As a management manual, this is descriptive not prescriptive. Catmull is happy to dissect the failures as well as the successes, and does so in detail in a few places. He is open about some of the times that the company, or a division of it, went wildly wrong, and why he thinks that happened. He's equally happy to look at the things they do that worked, and why. What's more he does so without the hubris of assuming all the good bits were his ideas, and all the bad bits someone elses, and not only gives credit where due, but dedicates an entire section to the very idea of luck and happenstance. With cites!
As a memoir, it tracks Catmull's development from terrified fresh-out-of-grad-school beginner manager, to finally president of a major company. He talks about how he got things wrong initially because he followed advice from people who he thought knew better, but didn't understand why it didn't apply to his situation. He discusses how he got things wrong by following prescriptive management manuals, and sometimes just by making bad decisions because he didn't know better. He also talks about the things he got right purely because he didn't know better, making decisions that seemed to go against the general wisdom.
And of course, it tracks the history of the company itself, from a small divison of Lucasfilm, to a failing hardware company keeping the doors open by doing animation for TV advertisements, through to the heights of Toy Story and Finding Nemo, and eventually the merger with Disney.
The writing is crisp, clear and straightforward. You can clearly see Catmull's academic background: When he says something is scientifically proven, he goes ahead and provides citations and when he talks about management theories, for good or bad, he briefly outlines the history and progenitors of them. Yet it's always eminently readable perhaps the co-writer, Amy Wallace can have the credit for that, I'm not sure.
So the rest of this review is pretty quote heavy, I hope it gives you a sense of the writing style.
"Your employees are smart; that’s why you hired them."
"When managers explain what their plan is without giving the reasons for it, people wonder what the “real” agenda is. There may be no hidden agenda, but you’ve succeeded in implying that there is one. Discussing the thought processes behind solutions aims the focus on the solutions, not on second-guessing."
Catmull mentions devouring management guru books in his early days, only later realising how generic they are.
"These books were stocked with catchy phrases like “Dare to fail!” or “Follow people and people will follow you!” or “Focus, focus, focus!” (This last one was a particular favorite piece of nonadvice."
He has a lot to say on how creative endeavours can go wildly off course before they get to where they're going.

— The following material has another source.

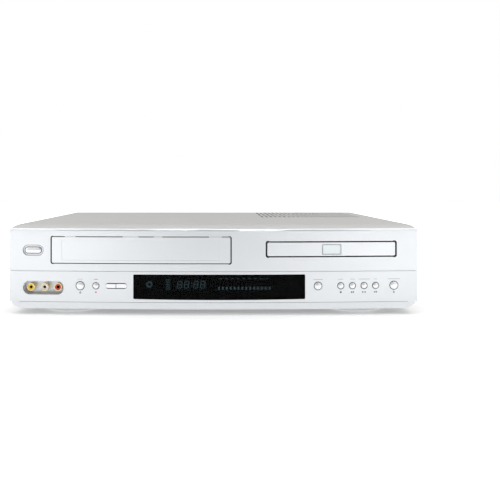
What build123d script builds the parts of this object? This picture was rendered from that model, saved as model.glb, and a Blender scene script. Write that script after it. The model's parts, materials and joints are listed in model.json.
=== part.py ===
from build123d import *

import os
from math import atan2, cos, hypot, pi, radians, sin, sqrt

os.makedirs("parts", exist_ok=True)

# Casing: +X is right seen from the front, -Y is the front, +Z is up.
WIDTH = 435.0
HEIGHT = 95.0
BODY_DEPTH = 335.0  # ends of the front panel to the rear panel's face
BOW = 10.0  # forward bulge of the front at mid width
REAR_REACH = 7.0  # rear sockets beyond the rear panel
FOOT_H = 6.5
SHEET = 1.0
PAN_SHEET = 1.2
CASE_GAP = 0.2

# Front panel
PANEL_WALL = 3.4
PANEL_END_DEPTH = 3.0
PANEL_TOP_DROP = 3.2
SKIRT_H = 7.6
SKIRT_INSET = 1.8
SKIRT_CORNER = 15.0
LOWER_INSET = 0.5
GROOVE_INSET = 1.5
GROOVE_H = 1.0
LOWER_ZONE_H = 32.7
PANEL_EDGE_R = 2.6
LIP_DEPTH = 8.0
LIP_SHEET = 2.0
LIP_FIT = 0.1
LIP_ROOT = 6.0  # upper lip's root into the panel
COVER_FALL = 21.6  # run over which the cover's front edge drops
COVER_SIDE_R = 5.0
COVER_TRIM = 1.0  # run past the joint that is cut off square
COVER_SIDE_LOW = 7.8  # bottom edge of the cover's sides above the panel's foot
PANEL_END_WALL = 8.0
LIP_SET = 8.0  # upper lip's ends inside the pan's sides
OVERLAP = 1.0  # run of a cut or a hidden root past a surface

# Vents in the cover
VENT_COLUMNS = 22
VENT_ROWS = 3
VENT_PITCH = 6.05
VENT_SLOT = 2.3
VENT_LENGTH = 46.0
VENT_BRIDGE = 6.0
VENT_FIRST_SIDE = 152.0  # first column from the right end
VENT_FIRST_BACK = 174.0  # behind the panel's ends

# Room left of, between and right of the door and the tray: the least, and how they share the rest
ROOM_LEAST = (32.0, 8.0, 4.0)
ROOM_SHARES = (13.1, 28.6, 19.0)
DOOR_RISE_SHARES = (7.6, 8.3)  # room under and over the door
TRAY_RISE_SHARES = (14.7, 13.3)  # room under and over the tray

# Cassette bay: a cassette is 188 x 104 x 25
DOOR_OPEN_W = 191.1
DOOR_OPEN_H = 29.1
DOOR_GAP = 0.9
DOOR_SHEET = 2.2
DOOR_RECESS = 0.6
DOOR_RECESS_W = 168.2
DOOR_RECESS_H = 21.5
DOOR_PIN_R = 0.6
DOOR_PIN_SET = 1.15
DOOR_PIN_DROP = 0.2
DOOR_PIN_REACH = 1.3
PIN_FIT = 0.06
DOOR_PIN_ROOT = 4.0
CORNER_R = 2.0
INNER_CORNER_R = 1.4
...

There are many anecdotes, and a lot of analysis of just why and how things can go off the rails, and how to get them back on track, but I particularly like this one (This movie later became "Bolt", which I actually liked very much, although I may be alone in that):
"It happened after a fairly awful screening of American Dog, a film structured around a famous and pampered canine actor (think Rin Tin Tin) who believed that he was the superhero character he played on TV. When he found himself stranded in the desert, he had to face for the first time how his tidy, scripted life had not prepared him for reality—that he, in fact, had no special powers. That was all well and good, but somewhere along the way, the plot had also come to include a radioactive, cookie-selling Girl Scout zombie serial killer. I’m all for quirky ideas, but this one had metastasized."

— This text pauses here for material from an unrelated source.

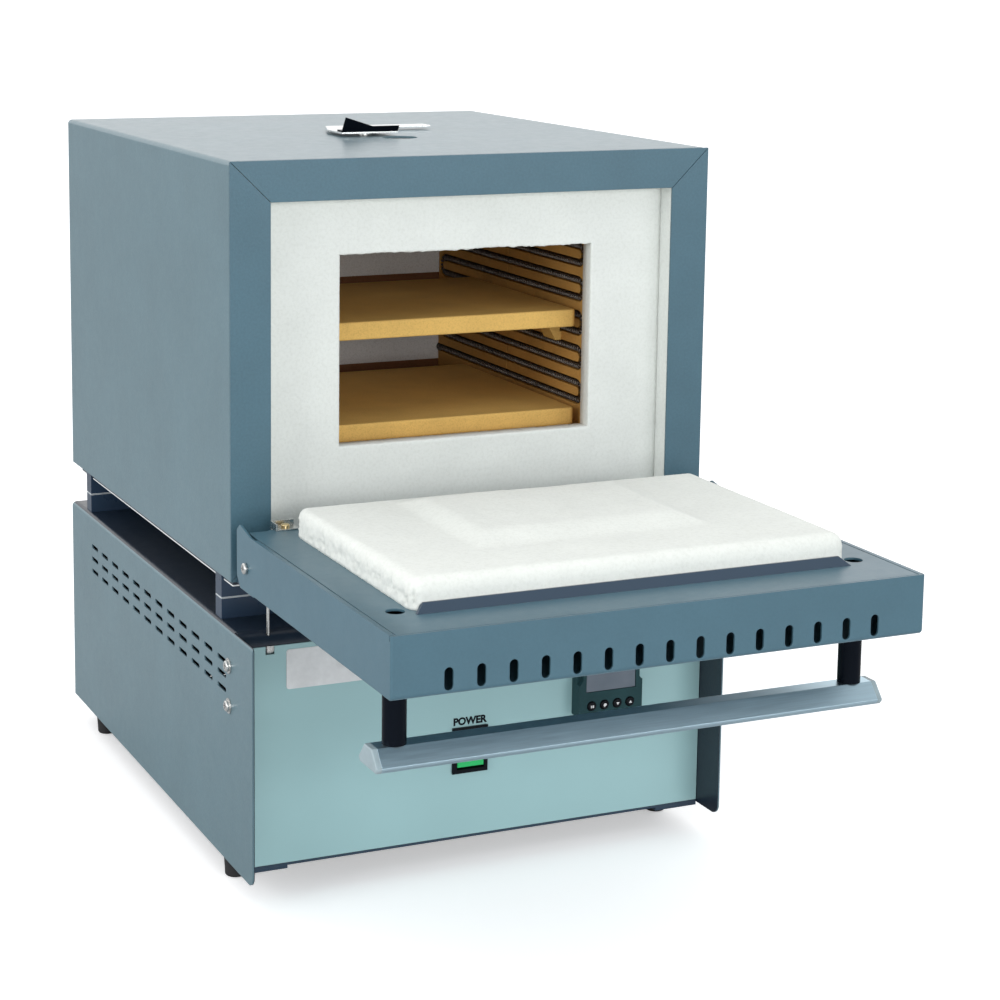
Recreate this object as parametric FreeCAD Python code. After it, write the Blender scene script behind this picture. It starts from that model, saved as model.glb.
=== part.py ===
import FreeCAD, Part
import math
import os

from FreeCAD import Vector

# A benchtop box kiln: an insulated heating chamber on two cross channels over a control base,
# with a drop-down door that is shown open. Millimetres, +Z up, the front faces -Y, X is centred,
# Z = 0 is the surface under the feet, and Y = 0 is the middle of the overall depth.

# ---- driving dimensions --------------------------------------------------------------------------
WIDTH = 340.0                      # casing, base and door share this width
HALF = WIDTH / 2
SHEET = 1.5                        # sheet metal of every casing
GAP = 0.3                          # air between pieces that only lie side by side

FRONT = -65.6                      # Y of the casing's front face
BOTTOM = 207.0                     # Z of the casing's lower edge

CASE_HEIGHT = 267.5
CASE_DEPTH = 378.6
CASE_BEND = 3.0                    # outside radius of the casing's top bends
RAIL_SIDE = 26.9                   # width of the face frame's upright rails
RAIL_TOP = 26.2
RAIL_BOTTOM = 25.5
RAIL_JOINT = 0.25                  # half of the gap at a mitre

BOARD_RECESS = 15.0                # the white front board lies this far behind the face
BOARD_THICK = 11.0
OPENING_HALF = 90.4
OPENING_LOW = 79.2
OPENING_HIGH = 204.3

WALL_X = 98.6                      # inner face of the grooved heating plates
PLATE = 12.0                       # thickness of the chamber's refractory plates
CHAMBER_FLOOR = 75.1
CHAMBER_CEILING = 210.0
CHAMBER_REAR = 282.0
PLATE_SPLIT = 158.5                # each side wall is two plates that meet this far in
PLATE_JOINT = 0.6
INSULATION_REAR = 350.0

COIL_RUNS = 10
COIL_TOP = 198.4                   # height of the first run above the casing's lower edge
COIL_PITCH = 11.95
COIL_RADIUS = 2.5
COIL_INSET = 1.9                   # the coil's centre line lies this far behind the wall face
GROOVE_RADIUS = 3.4
COIL_FRONT = 48.0                  # centres of the front turns, behind the face
COIL_REAR = 271.0

SHELF_HALF = 93.5
SHELF_FRONT = 40.0
SHELF_REAR = 210.0
HEARTH_REAR = 222.0
SHELF_THICK = 12.0
HEARTH_BOTTOM = 75.4
SHELF_BOTTOM = 143.7
LUG_DEPTHS = (72.0, 176.0)
LUG_LENGTH = 18.0

VENT_X = 5.0
VENT_Y = 143.0
VENT_HOLE_RADIUS = 12.5
VENT_BORE_RADIUS = 10.0
VENT_TUBE_RADIUS = 14.0
COVER_PIVOT = (-12.0, 168.0)
COVER_LIFT = 2.0
COVER_THICK = 1.2

THERMOCOUPLE = (-60.0, 182.0)      # X and height above the casing's lower edge

BACK_PANEL = 375.5                 # casing back sheet, behind the face
COVER_REAR = 391.6                 # rear face of the terminal cover

PAN_HALF = 165.5
PAN_FRONT = 10.0
PAN_REAR = 368.0
PAN_DROP = 5.6
PAN_FLANGE = -1.2                  # underside of the pan's flange

CHANNEL_HALF = 167.0
CHANNEL_WIDE = 12.0
CHANNEL_FRONTS = (28.0, 338.0)
CHANNEL_SPLIT = -17.8              # where the upper channel stands on the lower one

BASE_TOP = -31.9                   # heights below the casing's lower edge
BASE_BOTTOM = -189.3
BASE_FRONT = -39.3
BASE_REAR = 382.0
BASE_BEND = 4.0
PANEL_Y = -11.2                    # front face of the base's front panel
PANEL_TOP = -41.2
TOP_ROLL = 9.0                     # radius of the base top's front edge
VENT_COLUMNS = 12
VENT_FIRST = 318.7
VENT_STEP = -27.2
VENT_ROWS = (-55.3, -64.9, -74.5)
VENT_SLOT = (17.0, 3.2)

FOOT_PLATE = 2.2
FOOT_X = 158.0
FOOT_DEPTHS = (28.0, 333.0)
FOOT_TOP_RADIUS = 8.0
FOOT_BOTTOM_RADIUS = 7.0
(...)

And he's not afraid to acknowledge that they have gotten things wrong: For instance Disney marketing tried to get Pixar to change the name of the movie "The Princess and the Frog", because mentioning a princess in the title virtually guaranteed it would be considered a movie "only for girls". Pixar demurred, believing that pushing the idea of a return to traditional animation and a smart marketing campaign would overcome that perception, and went with the princess name anyway, a move that Catmull openly admits "Turns out, it was our own version of a stupid pill."
Finally of course, you can't write about Pixar without writing about Steve Jobs, but it would also be easy to get distracted into a kind of "Jobs, the Pixar view" semi-biography of the man, rather than the company. Instead, while he is a constant presence throughout the book, Catmull wisely dedicates an epilogue to Jobs specifically, allowing him to be one of the larger cast throughout the rest of the book. Catmull describes their first meeting with "To be honest, I was uneasy about Steve. He had a forceful personality, whereas I do not, and I felt threatened by him." But later after 26 years of actually working with the man, he says "I’ve been frustrated that the stories about him tend to focus so narrowly on his extreme traits and the negative, difficult aspects of his personality." Incidentally, this is one of the major complaints I've seen about the movie "Jobs": That Jobs years at Next and Pixar, between his ousting from Apple and his subsequent return, turned him from a genius wunderkind into a true leader. Yet the movie spends less than a minute on this period, and doesn't even mention Pixar. This book gives a much more balanced view from someone who knew and worked alongside him successfully for many years, and although not shy of discussing how difficult he could be, there is ample evidence of his positive traits on display too (and not just his marketing or design genius). If you're interested in Jobs from a non-apple-centric point of view, I can highly recommend Creativity Inc. from this perspective too.
Rounding out the book itself, is a list of the major management aphorisms that Catmull has come up with over his 26 years with Pixar. He is very clear that he considers them starting points, indeed that is the name of the epilogue, not prescriptive commands to be slavishly followed, and not generic non-advice.
Personally, having read more than my share of academic organisational psychology textbooks over the past couple of years, I found this book to be a distillation of how, in practice, all the very things that current OP best practices recommend really can become reality. In fact, it could have pretty much replaced some of those textbooks, and I thoroughly enjoyed it.